Yes, but what about the violence?! Well one home player was penalised for 10 minutes for grabbing his partner by the waist, and not for the next waltz. There were a couple of flare-ups, including what promised to be an all-out war of attrition, though strangely nobody got penalised at all on that occasion. Much to the delight of the crowd, a home favourite tried to knock seven bells out of a Romford opponent, and got a 4 minute penalty, even though there were only 2 minutes 45 seconds left to play!! Ah, my child, this is indeed a strange game. My neighbour had been coming for 6 or 7 years and still hadn’t got the hang of all the rules.
As for the match, well remember this is a game of three “halves”. They play for 20 minutes a go, though the clock stops frequently. In the first period, the Raiders scored and Chelmsford equalised. 1-1 and my neighbour was still confident of a home victory. Sadly the wheels came off in period 2 – three unanswered goals for the pesky Romfordians and it was 1-4 and a mountain to climb. A brief flurry in the final period brought it back to 2-4 but somehow the opposition managed to score from what appeared to be behind the goal.
Football chants rang out: “Romford, Romford”. The home fans became subdued, sighed philosophically as they queued for their coffee and beef burgers, and went home to slash and hook their cats. Still a pretty entertaining night out for £8.50, and the Chieftans will be back to fight another day. Or should that be…
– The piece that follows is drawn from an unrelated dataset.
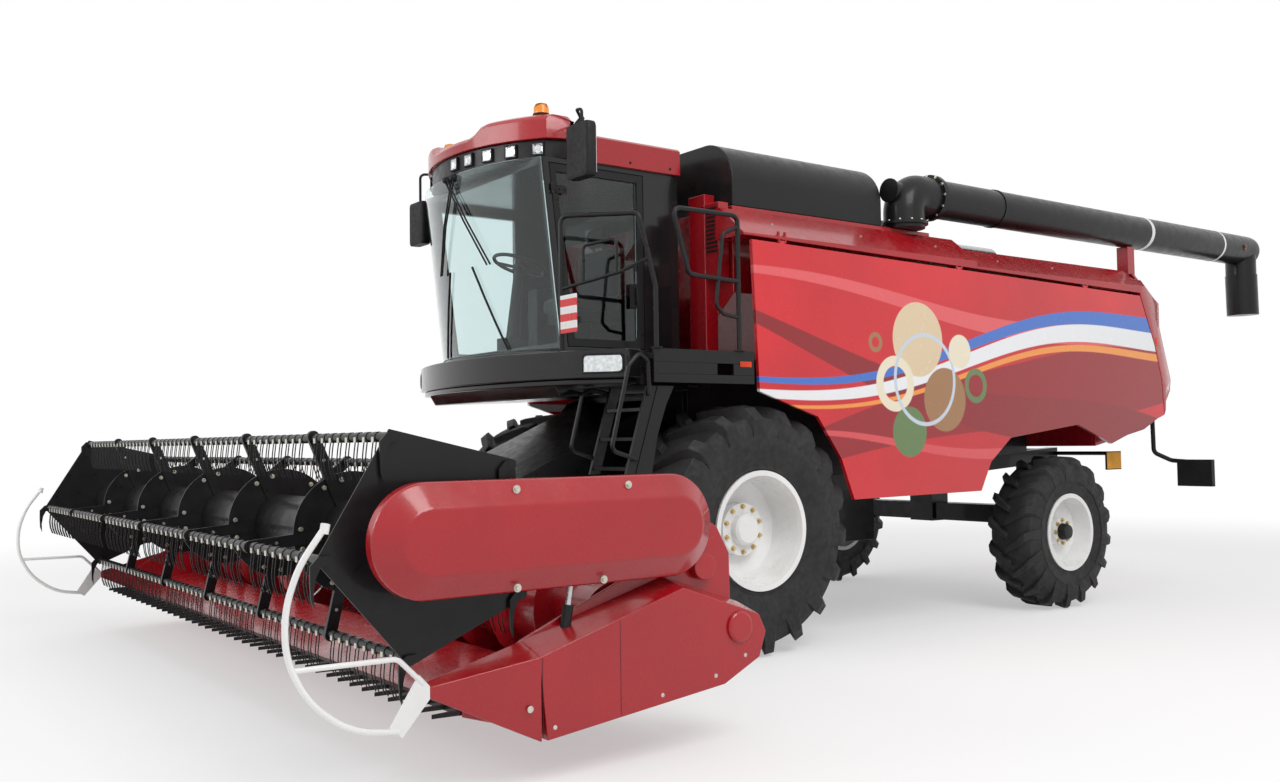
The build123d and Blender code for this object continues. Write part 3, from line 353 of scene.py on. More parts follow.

PS. Seems this is all tame stuff. If you want to see the real blood and guts, you have to try the NHL games over in America. Team members are employed as “enforcers” and a widespread belief that the league won’t dispense justice so the teams apply their own form of vigilante justice, resulting in players being stretchered off regularly with concussion and broken limbs. The league is trying to re-establish control by applying suspensions to players deemed to have taken the law into their own hands, but remember this is the land where proven drugs cheats get 4-match bans. The fans doubtless bay for blood every match, but as it gets nastier there is a very real possibility of players dying on the ice. What then?